> Task instructions: From the entries that follow, reproduce exactly and only the lines from the line with "for node, make" to the line with "nodes[node].hide_render = nodes[node].hide_viewport", endpoints included.

========================================

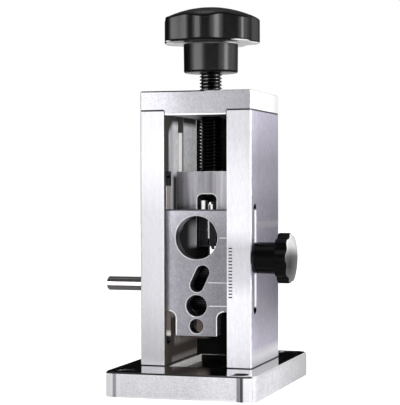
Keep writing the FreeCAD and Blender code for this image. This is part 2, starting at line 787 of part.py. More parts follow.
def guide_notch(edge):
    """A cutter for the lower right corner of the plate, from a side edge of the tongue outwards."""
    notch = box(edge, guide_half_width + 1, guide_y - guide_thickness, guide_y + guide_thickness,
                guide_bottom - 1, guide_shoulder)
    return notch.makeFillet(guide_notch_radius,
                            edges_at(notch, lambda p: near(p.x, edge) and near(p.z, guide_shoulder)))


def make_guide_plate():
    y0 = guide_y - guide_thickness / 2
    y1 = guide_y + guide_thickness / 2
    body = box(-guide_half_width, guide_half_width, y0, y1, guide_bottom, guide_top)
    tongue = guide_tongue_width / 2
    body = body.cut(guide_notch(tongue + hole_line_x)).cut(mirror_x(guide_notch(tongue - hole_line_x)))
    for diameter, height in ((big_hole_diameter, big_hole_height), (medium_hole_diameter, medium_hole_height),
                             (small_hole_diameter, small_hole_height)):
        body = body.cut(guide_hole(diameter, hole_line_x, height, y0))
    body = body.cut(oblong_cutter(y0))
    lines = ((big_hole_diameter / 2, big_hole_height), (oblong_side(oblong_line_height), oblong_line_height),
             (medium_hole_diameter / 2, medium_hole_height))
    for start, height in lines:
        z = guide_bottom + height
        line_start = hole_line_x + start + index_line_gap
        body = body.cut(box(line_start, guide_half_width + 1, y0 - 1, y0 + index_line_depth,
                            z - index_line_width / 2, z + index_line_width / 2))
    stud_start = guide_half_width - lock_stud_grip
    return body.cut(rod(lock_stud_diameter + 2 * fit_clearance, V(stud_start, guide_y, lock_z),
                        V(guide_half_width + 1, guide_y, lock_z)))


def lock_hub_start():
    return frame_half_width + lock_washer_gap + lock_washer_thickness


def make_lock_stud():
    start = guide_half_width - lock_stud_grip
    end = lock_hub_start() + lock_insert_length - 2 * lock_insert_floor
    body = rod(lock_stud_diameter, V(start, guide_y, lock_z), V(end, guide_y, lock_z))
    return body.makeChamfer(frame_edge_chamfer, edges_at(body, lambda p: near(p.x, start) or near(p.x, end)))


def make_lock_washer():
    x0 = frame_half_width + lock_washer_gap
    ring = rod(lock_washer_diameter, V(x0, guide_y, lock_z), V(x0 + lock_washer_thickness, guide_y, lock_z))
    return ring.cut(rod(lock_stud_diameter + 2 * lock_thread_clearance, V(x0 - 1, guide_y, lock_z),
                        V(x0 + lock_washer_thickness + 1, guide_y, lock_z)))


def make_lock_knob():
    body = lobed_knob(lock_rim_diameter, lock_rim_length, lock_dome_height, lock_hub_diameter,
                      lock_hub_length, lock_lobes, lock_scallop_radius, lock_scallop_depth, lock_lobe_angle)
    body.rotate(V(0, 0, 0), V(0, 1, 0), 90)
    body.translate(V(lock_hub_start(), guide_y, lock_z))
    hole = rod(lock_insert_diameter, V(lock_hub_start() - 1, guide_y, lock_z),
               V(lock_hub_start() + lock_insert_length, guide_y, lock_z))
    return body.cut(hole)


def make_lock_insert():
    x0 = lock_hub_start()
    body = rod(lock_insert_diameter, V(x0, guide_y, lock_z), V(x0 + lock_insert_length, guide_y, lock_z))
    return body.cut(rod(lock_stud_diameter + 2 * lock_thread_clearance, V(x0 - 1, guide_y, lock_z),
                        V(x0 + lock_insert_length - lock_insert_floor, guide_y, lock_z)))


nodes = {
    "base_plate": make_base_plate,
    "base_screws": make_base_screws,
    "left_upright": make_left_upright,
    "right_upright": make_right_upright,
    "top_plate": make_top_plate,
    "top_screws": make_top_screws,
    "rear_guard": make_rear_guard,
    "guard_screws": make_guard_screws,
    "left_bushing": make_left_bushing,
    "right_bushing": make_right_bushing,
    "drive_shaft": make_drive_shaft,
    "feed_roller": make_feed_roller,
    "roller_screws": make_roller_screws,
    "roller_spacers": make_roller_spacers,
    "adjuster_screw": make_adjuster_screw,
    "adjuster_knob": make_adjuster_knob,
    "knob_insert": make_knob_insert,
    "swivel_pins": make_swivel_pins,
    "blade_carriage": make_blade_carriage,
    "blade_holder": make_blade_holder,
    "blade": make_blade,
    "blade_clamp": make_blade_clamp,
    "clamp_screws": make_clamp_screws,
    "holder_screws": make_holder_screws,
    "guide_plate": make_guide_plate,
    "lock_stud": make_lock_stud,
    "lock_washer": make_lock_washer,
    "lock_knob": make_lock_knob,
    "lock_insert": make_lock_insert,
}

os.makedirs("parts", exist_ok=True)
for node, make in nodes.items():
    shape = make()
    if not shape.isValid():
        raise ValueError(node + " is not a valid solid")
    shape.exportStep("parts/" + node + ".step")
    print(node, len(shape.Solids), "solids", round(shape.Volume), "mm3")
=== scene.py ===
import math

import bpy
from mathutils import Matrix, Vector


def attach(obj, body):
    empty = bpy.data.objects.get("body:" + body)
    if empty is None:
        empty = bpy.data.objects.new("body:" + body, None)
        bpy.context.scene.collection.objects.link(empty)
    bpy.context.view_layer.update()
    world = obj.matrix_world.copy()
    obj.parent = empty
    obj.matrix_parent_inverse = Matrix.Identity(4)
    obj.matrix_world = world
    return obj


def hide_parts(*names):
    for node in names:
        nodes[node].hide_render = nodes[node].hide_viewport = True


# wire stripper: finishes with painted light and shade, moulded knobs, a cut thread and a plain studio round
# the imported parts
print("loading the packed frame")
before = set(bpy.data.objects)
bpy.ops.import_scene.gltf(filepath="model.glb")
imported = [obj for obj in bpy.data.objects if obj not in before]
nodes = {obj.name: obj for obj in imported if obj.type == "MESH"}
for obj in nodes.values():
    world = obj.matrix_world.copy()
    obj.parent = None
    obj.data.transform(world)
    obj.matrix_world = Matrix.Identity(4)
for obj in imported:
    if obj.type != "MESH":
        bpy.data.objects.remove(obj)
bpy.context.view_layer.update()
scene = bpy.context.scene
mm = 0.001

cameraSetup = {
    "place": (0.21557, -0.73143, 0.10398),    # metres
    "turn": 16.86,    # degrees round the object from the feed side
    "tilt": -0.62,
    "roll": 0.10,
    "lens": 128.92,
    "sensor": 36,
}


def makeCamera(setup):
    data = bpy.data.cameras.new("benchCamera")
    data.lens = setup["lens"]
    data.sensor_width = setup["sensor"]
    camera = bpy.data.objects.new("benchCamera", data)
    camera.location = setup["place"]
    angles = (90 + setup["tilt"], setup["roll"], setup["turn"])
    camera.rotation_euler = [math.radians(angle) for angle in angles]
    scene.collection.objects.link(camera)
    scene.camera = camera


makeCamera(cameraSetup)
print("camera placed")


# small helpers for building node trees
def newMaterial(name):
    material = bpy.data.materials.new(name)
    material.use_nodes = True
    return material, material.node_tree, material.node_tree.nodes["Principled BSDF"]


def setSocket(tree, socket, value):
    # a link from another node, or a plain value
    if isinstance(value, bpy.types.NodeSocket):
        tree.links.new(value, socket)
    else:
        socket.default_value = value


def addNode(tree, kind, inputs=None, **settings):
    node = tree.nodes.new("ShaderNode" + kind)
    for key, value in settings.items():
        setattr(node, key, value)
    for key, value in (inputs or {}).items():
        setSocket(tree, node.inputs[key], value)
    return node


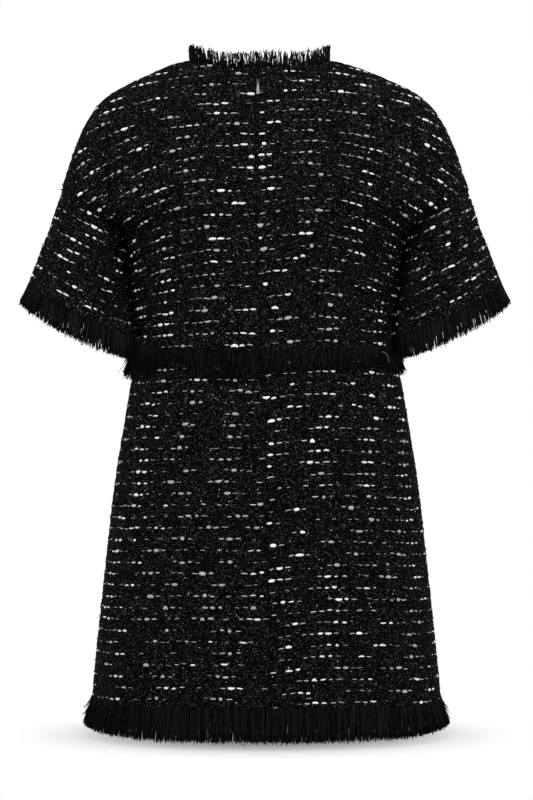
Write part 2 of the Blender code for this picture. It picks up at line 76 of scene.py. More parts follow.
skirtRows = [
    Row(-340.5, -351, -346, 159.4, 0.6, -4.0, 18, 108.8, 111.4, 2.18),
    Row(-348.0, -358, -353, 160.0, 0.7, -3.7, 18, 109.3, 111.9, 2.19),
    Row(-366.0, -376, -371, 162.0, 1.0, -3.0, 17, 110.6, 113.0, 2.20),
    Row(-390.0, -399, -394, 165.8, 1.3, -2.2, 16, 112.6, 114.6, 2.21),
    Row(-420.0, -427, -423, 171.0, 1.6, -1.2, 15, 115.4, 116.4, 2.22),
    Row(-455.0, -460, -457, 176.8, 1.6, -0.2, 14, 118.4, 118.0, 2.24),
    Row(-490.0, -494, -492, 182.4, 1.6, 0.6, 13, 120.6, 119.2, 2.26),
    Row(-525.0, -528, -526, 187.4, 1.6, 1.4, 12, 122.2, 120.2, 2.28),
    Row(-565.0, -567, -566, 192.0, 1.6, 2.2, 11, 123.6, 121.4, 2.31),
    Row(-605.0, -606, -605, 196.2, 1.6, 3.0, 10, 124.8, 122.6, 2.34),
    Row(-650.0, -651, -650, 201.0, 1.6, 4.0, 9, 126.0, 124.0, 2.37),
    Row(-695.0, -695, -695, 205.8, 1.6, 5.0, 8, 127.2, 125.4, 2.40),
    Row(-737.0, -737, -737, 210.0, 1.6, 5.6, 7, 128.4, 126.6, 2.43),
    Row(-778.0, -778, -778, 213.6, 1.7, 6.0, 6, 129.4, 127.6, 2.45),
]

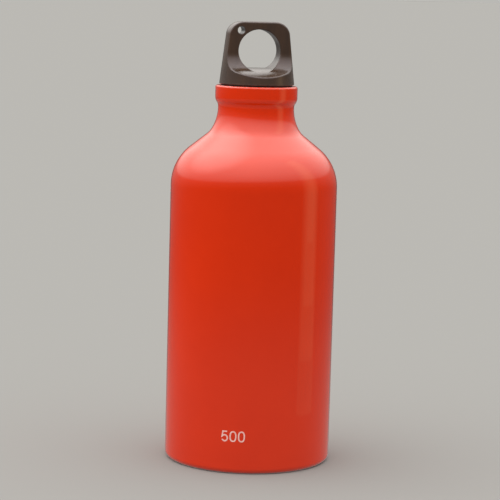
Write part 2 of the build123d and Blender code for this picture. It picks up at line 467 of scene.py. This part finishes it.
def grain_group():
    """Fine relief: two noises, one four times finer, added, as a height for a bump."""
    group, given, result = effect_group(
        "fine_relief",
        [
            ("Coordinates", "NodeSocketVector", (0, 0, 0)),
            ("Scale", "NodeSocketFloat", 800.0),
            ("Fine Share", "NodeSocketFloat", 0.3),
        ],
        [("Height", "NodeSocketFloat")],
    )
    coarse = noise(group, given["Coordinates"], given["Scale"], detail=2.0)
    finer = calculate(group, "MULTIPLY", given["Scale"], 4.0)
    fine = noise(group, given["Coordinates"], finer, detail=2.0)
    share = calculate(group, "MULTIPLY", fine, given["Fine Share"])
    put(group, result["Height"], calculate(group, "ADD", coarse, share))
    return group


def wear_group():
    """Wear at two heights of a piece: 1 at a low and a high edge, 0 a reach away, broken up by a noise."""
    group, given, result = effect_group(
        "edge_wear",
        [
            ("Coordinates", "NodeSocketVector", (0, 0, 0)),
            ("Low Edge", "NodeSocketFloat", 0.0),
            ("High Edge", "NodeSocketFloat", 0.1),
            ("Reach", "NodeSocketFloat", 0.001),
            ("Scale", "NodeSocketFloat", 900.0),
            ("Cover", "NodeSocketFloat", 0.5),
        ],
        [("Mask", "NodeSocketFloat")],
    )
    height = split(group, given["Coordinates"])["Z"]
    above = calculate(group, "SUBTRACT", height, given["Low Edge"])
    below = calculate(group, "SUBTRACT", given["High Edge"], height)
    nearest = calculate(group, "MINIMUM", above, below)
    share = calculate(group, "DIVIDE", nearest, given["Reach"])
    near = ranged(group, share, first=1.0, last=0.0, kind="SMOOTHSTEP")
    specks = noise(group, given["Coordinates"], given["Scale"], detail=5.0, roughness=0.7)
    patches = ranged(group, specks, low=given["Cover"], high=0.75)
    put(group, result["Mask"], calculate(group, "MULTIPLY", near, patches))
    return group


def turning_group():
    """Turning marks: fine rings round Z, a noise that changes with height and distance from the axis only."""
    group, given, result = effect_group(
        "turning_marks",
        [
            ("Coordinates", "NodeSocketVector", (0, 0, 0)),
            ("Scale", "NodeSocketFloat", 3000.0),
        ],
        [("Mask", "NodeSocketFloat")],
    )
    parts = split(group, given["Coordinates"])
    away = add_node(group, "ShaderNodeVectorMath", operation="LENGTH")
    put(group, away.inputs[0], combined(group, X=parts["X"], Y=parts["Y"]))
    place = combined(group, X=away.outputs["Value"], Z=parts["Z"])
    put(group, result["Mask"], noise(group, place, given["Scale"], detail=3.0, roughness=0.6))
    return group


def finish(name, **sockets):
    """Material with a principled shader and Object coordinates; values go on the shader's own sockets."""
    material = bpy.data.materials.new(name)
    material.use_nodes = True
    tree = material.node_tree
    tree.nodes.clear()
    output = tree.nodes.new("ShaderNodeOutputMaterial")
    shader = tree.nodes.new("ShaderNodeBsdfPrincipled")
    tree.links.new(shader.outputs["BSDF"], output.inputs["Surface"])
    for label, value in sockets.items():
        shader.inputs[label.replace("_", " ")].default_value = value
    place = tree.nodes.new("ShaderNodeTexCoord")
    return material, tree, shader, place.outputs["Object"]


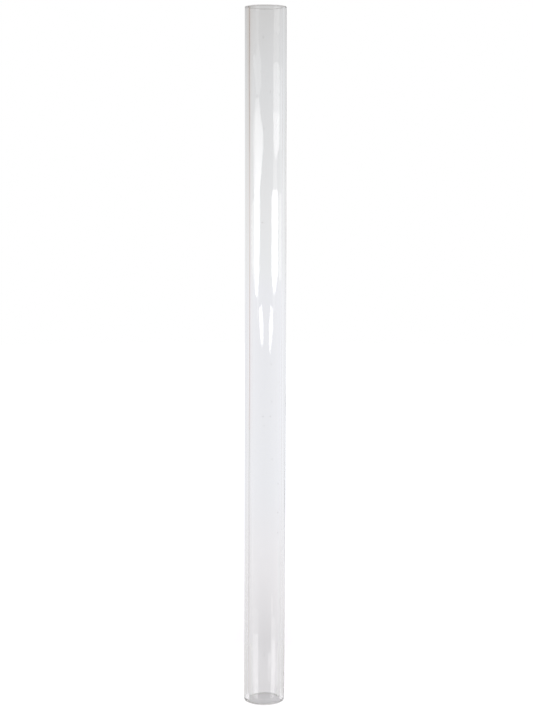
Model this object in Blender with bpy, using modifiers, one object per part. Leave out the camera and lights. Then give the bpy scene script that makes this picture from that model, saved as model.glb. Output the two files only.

========================================

> The answer:
for node, make in nodes.items():
    shape = make()
    if not shape.isValid():
        raise ValueError(node + " is not a valid solid")
    shape.exportStep("parts/" + node + ".step")
    print(node, len(shape.Solids), "solids", round(shape.Volume), "mm3")
=== scene.py ===
import math

import bpy
from mathutils import Matrix, Vector


def attach(obj, body):
    empty = bpy.data.objects.get("body:" + body)
    if empty is None:
        empty = bpy.data.objects.new("body:" + body, None)
        bpy.context.scene.collection.objects.link(empty)
    bpy.context.view_layer.update()
    world = obj.matrix_world.copy()
    obj.parent = empty
    obj.matrix_parent_inverse = Matrix.Identity(4)
    obj.matrix_world = world
    return obj


def hide_parts(*names):
    for node in names:
        nodes[node].hide_render = nodes[node].hide_viewport = True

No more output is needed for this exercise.